At the moment my life is consumed with the business of getting through chemotherapy, radiation and what follows. My life is consumed with side effects, anti nausea drugs and even laxatives. Cancer patient seems to pervade all aspects of my life. So many changes in a short time.

Thump.

And then I also realized that I need to manage things just a little bit better. I have these wide open days before me without structure. So I want to set some goals for things to do …. Meditate, nap, write. I have to set myself a schedule and follow through something that I’ve learned from having ADD. Once I realized that, the angst just went way, way down. And I had my life back again.

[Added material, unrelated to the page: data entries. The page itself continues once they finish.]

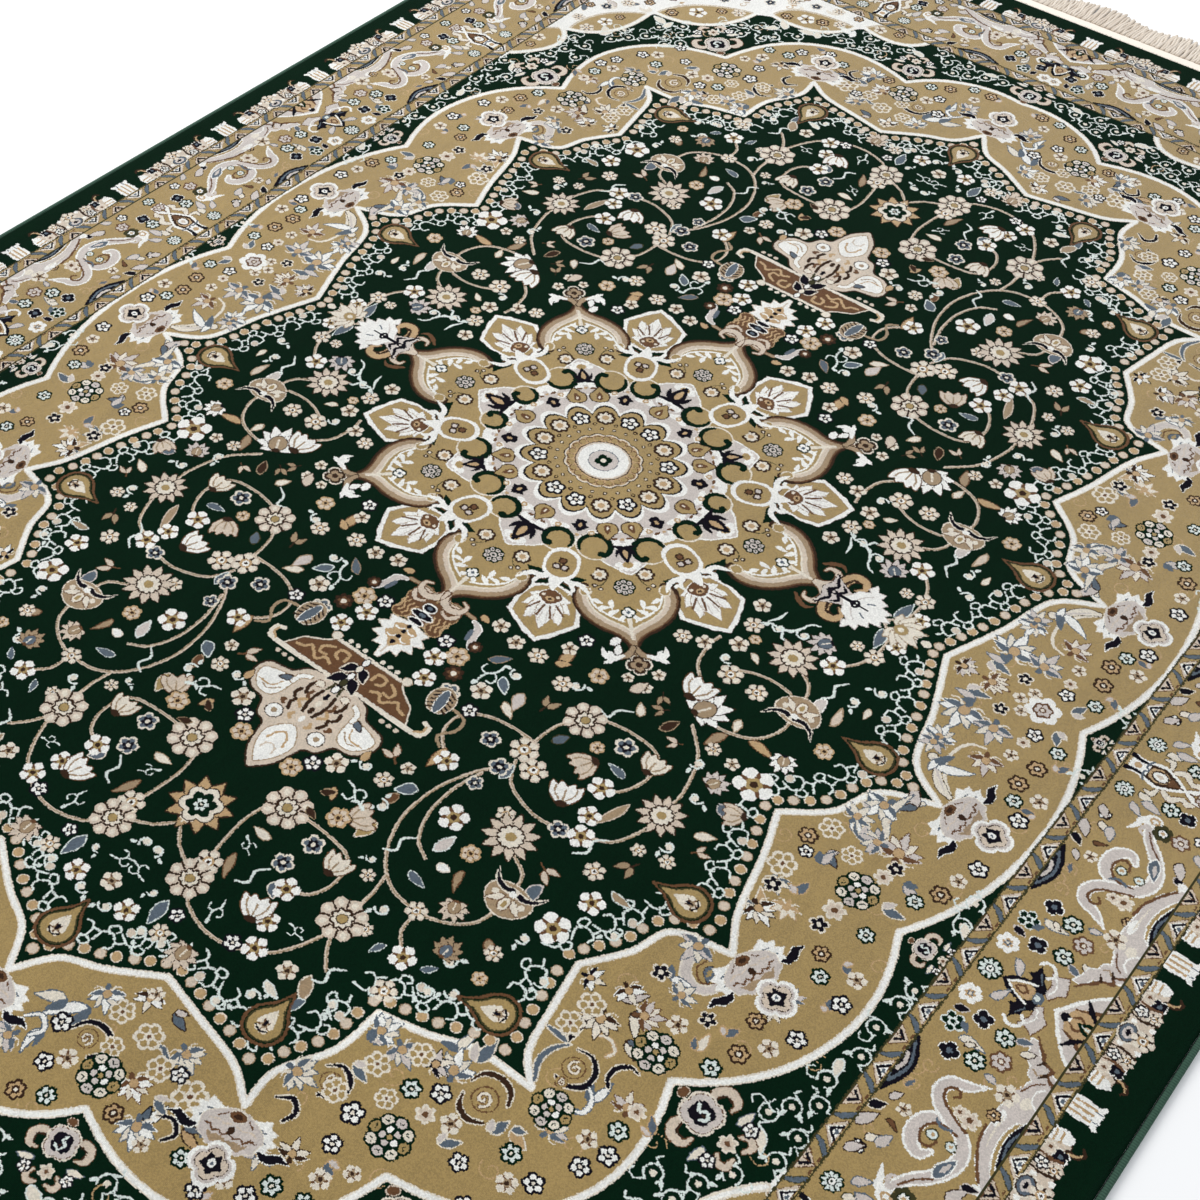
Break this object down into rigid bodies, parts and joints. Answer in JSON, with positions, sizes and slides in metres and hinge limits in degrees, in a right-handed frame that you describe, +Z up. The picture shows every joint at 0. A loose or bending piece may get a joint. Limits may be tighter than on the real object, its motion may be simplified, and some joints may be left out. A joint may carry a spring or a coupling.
{
  "type": "machine-made rug",
  "caption": "Flat rectangular medallion pile rug with overcast sides and a twisted fringe on a tape at each end.",
  "frame": {"origin": "middle of the rug's underside, on the floor", "axes": "+X across the rug, +Y along its length towards the far fringe, +Z up out of the pile"},
  "size_m": [2, 3.183, 0.01],
  "materials": {
    "pile": "cut pile with a soft sheen",
    "overcast_yarn": "wrapped yarn",
    "fringe_cotton": "twisted cotton"
  },
  "bodies": {
    "root": {"rug_body": "pile", "overcast_right": "overcast_yarn", "overcast_left": "overcast_yarn", "fringe_far": "fringe_cotton", "fringe_near": "fringe_cotton"}
  },
  "joints": []
}
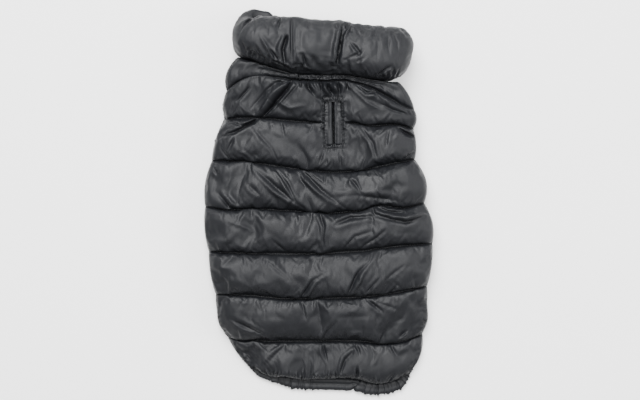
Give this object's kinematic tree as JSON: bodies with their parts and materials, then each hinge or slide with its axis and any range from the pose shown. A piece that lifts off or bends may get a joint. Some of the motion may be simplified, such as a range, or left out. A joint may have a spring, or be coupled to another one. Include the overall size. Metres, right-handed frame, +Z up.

Interesting to think what this says about anxiety.

Although now I’m tired so I will save that for another day………

So my post chemo cycle is like this. Morning after blah. Next two days really blah as I have prednisone head and water retention, although I stop puffing like a balloon middle of the third day. Then last night I just went to sleep and feel a lot better so far today.

It’s really important to sleep, drink water, eat stuff you like that’s easy. I’ve become enamored of oatmeal with butter and cheese on those days and small bits of dark chocolate. Chicken soup is good too.

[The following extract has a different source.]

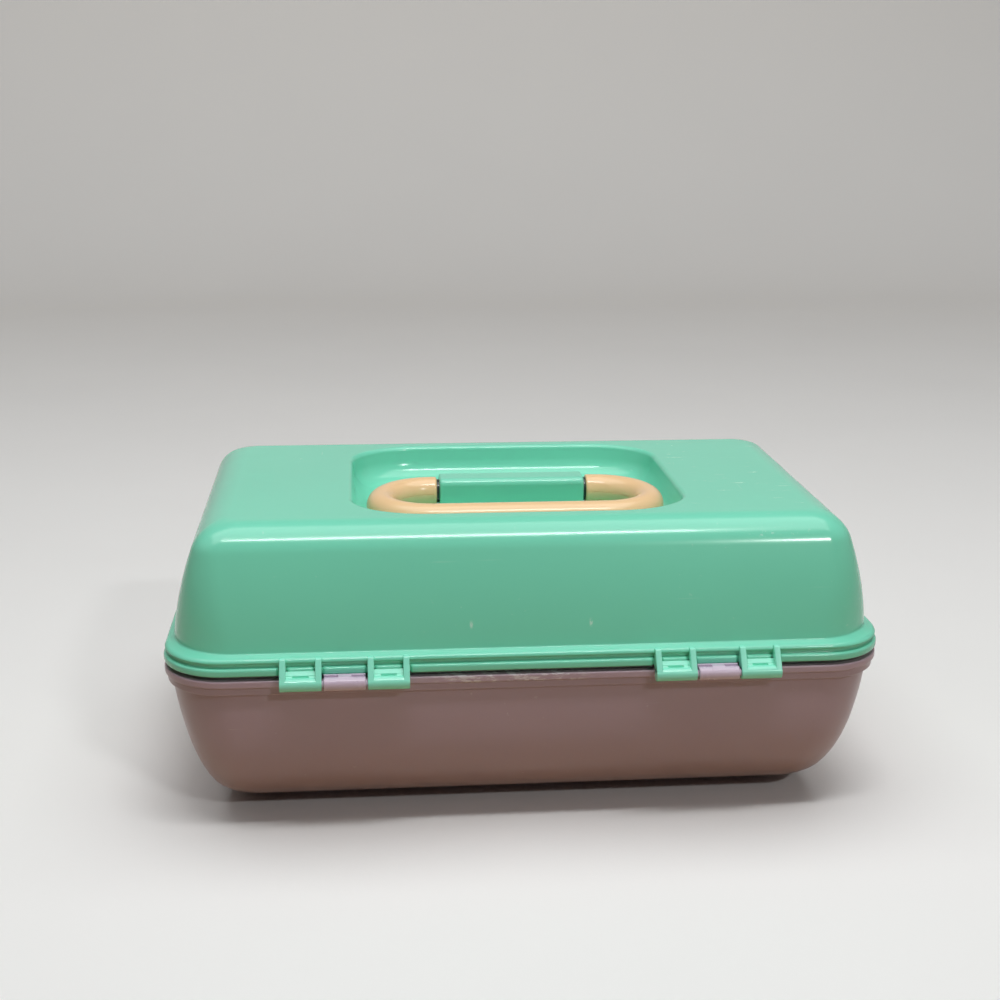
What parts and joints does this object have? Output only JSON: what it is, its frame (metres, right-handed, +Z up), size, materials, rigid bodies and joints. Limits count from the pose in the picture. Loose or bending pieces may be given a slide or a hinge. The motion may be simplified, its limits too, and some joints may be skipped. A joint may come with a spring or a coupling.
{
  "type": "cosmetics storage case",
  "caption": "Clamshell makeup storage case with a domed lid, rear hinges, folding top handle, front latch and a lift-up tray.",
  "frame": {"origin": "on the table under the middle of the case", "axes": "+X along the length, +Z up, hinges at +Y and latch at -Y"},
  "size_m": [0.33, 0.2226, 0.1424],
  "materials": {
    "mint_plastic": "glossy moulded",
    "lavender_plastic": "satin moulded",
    "peach_plastic": "glossy moulded",
    "cream_plastic": "satin moulded",
    "steel": "plain turned",
    "mirror": "silvered glass"
  },
  "bodies": {
    "base": {"base_shell": "lavender_plastic", "base_pin_left": "steel", "base_pin_right": "steel"},
    "lid": {"lid_shell": "mint_plastic", "handle_bridge": "mint_plastic", "handle_rod": "steel", "bridge_screws": "steel", "latch_pin": "steel", "lid_pin_left": "steel", "lid_pin_right": "steel", "mirror_frame": "cream_plastic", "mirror_glass": "mirror"},
    "handle": {"handle_grip": "peach_plastic"},
    "latch": {"latch": "peach_plastic"},
    "tray": {"tray": "cream_plastic", "tray_row_wall": "cream_plastic", "tray_divider_left": "cream_plastic", "tray_divider_right": "cream_plastic", "arm_pin_left": "steel", "arm_pin_right": "steel"},
    "arms": {"tray_arm_left": "lavender_plastic", "tray_arm_right": "lavender_plastic"}
  },
  "joints": [
    {"name": "lid_hinge", "type": "hinge", "parent": "base", "child": "lid", "pos_m": [0, 0.1083, 0.078], "axis": [-1, 0, 0], "range_deg": [0, 105]},
    {"name": "tray_swing", "type": "hinge", "parent": "lid", "child": "tray", "pos_m": [0, 0.06387, 0.08991], "axis": [-1, 0, 0], "range_deg": [-105, 0]},
    {"name": "arm_swing", "type": "hinge", "parent": "base", "child": "arms", "pos_m": [0, 0.00443, 0.05099], "axis": [-1, 0, 0], "range_deg": [0, 105]},
    {"name": "handle_fold", "type": "hinge", "parent": "lid", "child": "handle", "pos_m": [0, 0, 0.135], "axis": [1, 0, 0], "range_deg": [0, 180]},
    {"name": "latch_flip", "type": "hinge", "parent": "lid", "child": "latch", "pos_m": [0, -0.1083, 0.088], "axis": [-1, 0, 0], "range_deg": [0, 110]}
  ],
  "couplings": [
    {"joint": "tray_swing", "follows": "lid_hinge", "ratio": -1},
    {"joint": "arm_swing", "follows": "lid_hinge", "ratio": 1}
  ]
}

My mood feels a lot better too. Part of staying in the moment is recognizing you feel like crap and just letting that feeling persist. Not much you can do otherwise. Just relax, crochet, watch a funny movie but don’t berate yourself for not being happy. The big difference is to let go of the crap moment when it’s gone. Don’t hold on to it. But realize it might come back. It is a weird place to be in.

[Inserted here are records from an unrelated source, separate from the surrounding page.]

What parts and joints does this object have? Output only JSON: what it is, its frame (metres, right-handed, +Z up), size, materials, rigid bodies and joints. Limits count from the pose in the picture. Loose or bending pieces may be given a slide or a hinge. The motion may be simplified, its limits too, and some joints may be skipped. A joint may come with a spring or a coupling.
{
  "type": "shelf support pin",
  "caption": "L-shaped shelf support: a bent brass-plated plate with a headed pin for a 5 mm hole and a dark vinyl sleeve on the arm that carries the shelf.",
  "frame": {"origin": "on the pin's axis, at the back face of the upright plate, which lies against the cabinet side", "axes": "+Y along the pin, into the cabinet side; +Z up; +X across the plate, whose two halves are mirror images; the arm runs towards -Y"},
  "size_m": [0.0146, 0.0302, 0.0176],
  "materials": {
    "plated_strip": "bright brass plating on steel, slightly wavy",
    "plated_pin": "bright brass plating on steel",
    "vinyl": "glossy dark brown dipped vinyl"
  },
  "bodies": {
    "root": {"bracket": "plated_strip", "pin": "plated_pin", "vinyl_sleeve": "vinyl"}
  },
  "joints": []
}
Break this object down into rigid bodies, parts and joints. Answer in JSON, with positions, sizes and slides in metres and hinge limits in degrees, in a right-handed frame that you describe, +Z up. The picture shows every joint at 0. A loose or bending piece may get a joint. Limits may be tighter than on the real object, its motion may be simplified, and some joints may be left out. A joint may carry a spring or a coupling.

Today the sun is shining, although we have fog and I have some energy to arrange stuff. Am thankful for that.

And I am half done with this chemo, I handled an increased dose just fine. Many good things.

I don’t consider myself to be religious. I don’t know what I believe in, although I do believe that spiritual connections exist.

The start of my own  breast cancer experience is bracketed by my mother’s death from breast cancer 20 years ago. Exactly 20 years ago.

I had a mammogram and ultrasound Dec 20. The radiologist looked at the lump and said – Fibroadenoma, probably benign, but to be sure we can biopsy. Or follow. I said, biopsy. Good thing I did. The next day, Marco and I found out that it was not benign, but rather poorly differentiated and thus malignant. This was Dec 21, and it was the day 20 years ago that we brought my mother home from the hospital, to die.

Someday I will write more about my mother’s experience. For now – she continued on a steady decline and died on January 14, 1991.  My sister, two aunts, hospice nurse and myself were all there. My father had just left for work. It was a bit past 10AM in the morning, a mild, sunny day. It was peaceful. As sad as it was, and while a part of me will always feel it was unfair that she died so young, there was something about it that seemed so natural.

On January 14, 2011, Marco and I were driving back from meeting my oncologist. He was very optimistic, I had a good prognosis, my scans were clear. We felt more hopeful than any time before Dec 21, when we first learned that the lump was cancer. At one point, we were driving down the A6, south of Bern, looking at the Alps – you can see the Jungfrau, Eiger, Moench if it’s clear enough. It was a gorgeous afternoon. It’s a spectacular view, if you’ve not seen it. The Alps here really remind me of quiet, grave, learned men and women, watching over us.

And at this one point,  I just had this feeling – tingle, puff of air, whatever, and somehow my mother and I let go of each other. Not that we don’t care for and watch out for each other, but rather, our paths won’t be the same.

And when I checked the time it was a little after 4PM, Central European Time, 6 hours later than Eastern Standard Time – 10 AM in Pittsburgh.Maybe it’s an angel, maybe the hand of some god, or maybe my subconscious rationalizing new information.

Whatever it was, it was a profound moment for me. The part of me that always has to make a joke wants to queue Twilight Zone music…..because it feels a little squirrly to be profound.